IRP students will partner with students at four partner universities to produce a cross-border journalism project.
By H.G. Watson, Associate Editor
A new University of British Columbia project will link its International Reporting Program with schools around the world as part of an effort to challenge the “parachute” model of foreign correspondence.
On Sept. 21, UBC announced that the school’s IRP will partner with four other universities to work collaboratively on a cross-border reporting project. This year, the project will focus on the future of cities.
According to Peter Klein, the director and founder of IRP, the parachute model of journalism, where a journalist goes to another country for a short period of time to report, shouldn’t be the only model of doing international reporting.
The new pilot project allows students to partner with another student at one of the four universities and work as a team on a story.
“One’s not going to have priority over the other, as we typically see in North American and European media where the Western journalist really has last say—they get the byline, they get the credit,” Klein said. “Often times the local journalist is deeply hidden away.”
The partner schools include Jain University in India, Universidad de los Andes in Colombia, Nanjing University in China and Wits University in South Africa.
UBC students will travel to the partner schools to work with their partners. Klein wants it to evolve to a “truly one-for-one” partnership where students from partner schools also travel to BC. Some of the partners will hopefully be participating in an exchange in 2017, added Klein.
Students will take the lead in what the final project will look like. “I think what we will have is sort of a mix of a few mainstream longform journalistic pieces come out of this in partnership with major media around the world and then a microsite, that collects the best of it and pulls together this global analysis.”

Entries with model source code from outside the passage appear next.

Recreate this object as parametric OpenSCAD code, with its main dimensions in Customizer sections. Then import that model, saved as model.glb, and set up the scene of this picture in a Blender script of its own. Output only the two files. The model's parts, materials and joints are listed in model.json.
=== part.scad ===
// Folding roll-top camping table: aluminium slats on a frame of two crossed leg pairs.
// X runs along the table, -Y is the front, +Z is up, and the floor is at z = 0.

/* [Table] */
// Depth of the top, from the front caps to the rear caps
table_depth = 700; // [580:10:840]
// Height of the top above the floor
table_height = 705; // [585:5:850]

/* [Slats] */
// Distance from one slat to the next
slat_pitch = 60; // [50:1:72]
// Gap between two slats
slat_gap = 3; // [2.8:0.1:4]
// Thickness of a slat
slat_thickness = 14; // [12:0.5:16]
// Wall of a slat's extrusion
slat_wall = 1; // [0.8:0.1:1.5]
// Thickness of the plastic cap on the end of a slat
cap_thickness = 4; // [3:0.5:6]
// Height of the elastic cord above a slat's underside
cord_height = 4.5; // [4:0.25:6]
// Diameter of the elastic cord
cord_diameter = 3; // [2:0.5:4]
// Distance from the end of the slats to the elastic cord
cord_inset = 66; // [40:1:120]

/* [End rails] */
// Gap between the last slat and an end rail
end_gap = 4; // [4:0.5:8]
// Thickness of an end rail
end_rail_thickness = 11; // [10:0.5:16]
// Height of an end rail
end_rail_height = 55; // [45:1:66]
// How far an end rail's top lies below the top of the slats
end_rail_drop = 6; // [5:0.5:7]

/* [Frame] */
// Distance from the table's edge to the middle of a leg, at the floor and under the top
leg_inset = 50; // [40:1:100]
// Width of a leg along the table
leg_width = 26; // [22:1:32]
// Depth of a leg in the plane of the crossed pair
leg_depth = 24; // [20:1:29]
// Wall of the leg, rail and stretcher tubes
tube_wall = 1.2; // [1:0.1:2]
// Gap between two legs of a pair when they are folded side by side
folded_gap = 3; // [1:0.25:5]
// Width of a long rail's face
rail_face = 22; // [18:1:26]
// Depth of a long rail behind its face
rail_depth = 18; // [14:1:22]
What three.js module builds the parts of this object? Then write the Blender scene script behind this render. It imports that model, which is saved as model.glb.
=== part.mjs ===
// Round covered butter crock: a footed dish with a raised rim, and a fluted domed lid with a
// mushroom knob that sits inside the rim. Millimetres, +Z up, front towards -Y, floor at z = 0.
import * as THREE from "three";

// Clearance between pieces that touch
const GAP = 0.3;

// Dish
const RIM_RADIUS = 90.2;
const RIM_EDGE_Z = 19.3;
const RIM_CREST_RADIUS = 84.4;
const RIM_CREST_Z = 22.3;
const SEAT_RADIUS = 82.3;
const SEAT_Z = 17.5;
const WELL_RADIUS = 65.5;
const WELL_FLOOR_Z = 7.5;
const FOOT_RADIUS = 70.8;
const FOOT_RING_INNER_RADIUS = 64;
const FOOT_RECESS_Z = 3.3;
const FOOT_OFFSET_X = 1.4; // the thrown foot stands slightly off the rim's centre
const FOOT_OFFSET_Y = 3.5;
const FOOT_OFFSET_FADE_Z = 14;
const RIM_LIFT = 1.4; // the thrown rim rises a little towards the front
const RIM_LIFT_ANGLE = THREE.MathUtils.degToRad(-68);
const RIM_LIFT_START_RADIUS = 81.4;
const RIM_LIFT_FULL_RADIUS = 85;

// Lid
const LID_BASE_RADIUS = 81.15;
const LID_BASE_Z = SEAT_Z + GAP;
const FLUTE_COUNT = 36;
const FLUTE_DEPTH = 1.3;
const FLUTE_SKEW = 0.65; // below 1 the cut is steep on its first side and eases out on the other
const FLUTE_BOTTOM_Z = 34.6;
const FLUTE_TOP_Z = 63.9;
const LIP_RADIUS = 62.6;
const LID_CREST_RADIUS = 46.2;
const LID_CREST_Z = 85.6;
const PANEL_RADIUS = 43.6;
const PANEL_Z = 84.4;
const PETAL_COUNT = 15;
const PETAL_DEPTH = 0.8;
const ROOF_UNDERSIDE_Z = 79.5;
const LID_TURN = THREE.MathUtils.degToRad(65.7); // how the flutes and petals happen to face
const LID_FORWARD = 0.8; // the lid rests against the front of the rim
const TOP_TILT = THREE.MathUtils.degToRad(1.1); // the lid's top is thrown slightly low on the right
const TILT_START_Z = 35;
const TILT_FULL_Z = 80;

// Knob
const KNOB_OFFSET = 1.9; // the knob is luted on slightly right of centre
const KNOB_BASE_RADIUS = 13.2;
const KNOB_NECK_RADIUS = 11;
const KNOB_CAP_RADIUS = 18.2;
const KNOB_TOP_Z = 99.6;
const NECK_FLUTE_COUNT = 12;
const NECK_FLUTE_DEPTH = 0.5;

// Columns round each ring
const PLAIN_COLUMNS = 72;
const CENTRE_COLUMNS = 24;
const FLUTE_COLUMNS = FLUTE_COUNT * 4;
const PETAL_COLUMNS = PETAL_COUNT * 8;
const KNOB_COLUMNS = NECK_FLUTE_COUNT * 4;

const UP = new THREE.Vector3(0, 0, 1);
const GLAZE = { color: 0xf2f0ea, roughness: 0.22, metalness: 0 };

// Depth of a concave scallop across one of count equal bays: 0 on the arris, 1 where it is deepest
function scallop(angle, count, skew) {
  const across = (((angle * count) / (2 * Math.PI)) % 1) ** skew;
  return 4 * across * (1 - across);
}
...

Klein said the new program will ultimately have an affiliation with the Global Reporting Centre, a non-profit based at UBC which officially launched earlier this year and has about $2 million in funding, according to Poynter. Recent GRC and IRP projects have been published by the New York Times and CBS News. “Out of The Shadows,” a project about the treatment of mental health illnesses worldwide, recently won an Online Journalism Award from the Washington-based Online News Association. “The centre brings a different level of professionalism,” noted Klein.
The hope is that this pilot project will develop into the Global Reporting Project, “which will allow a consortium of journalism schools to work together to teach and produce major works of global journalism,” according to a UBC press release.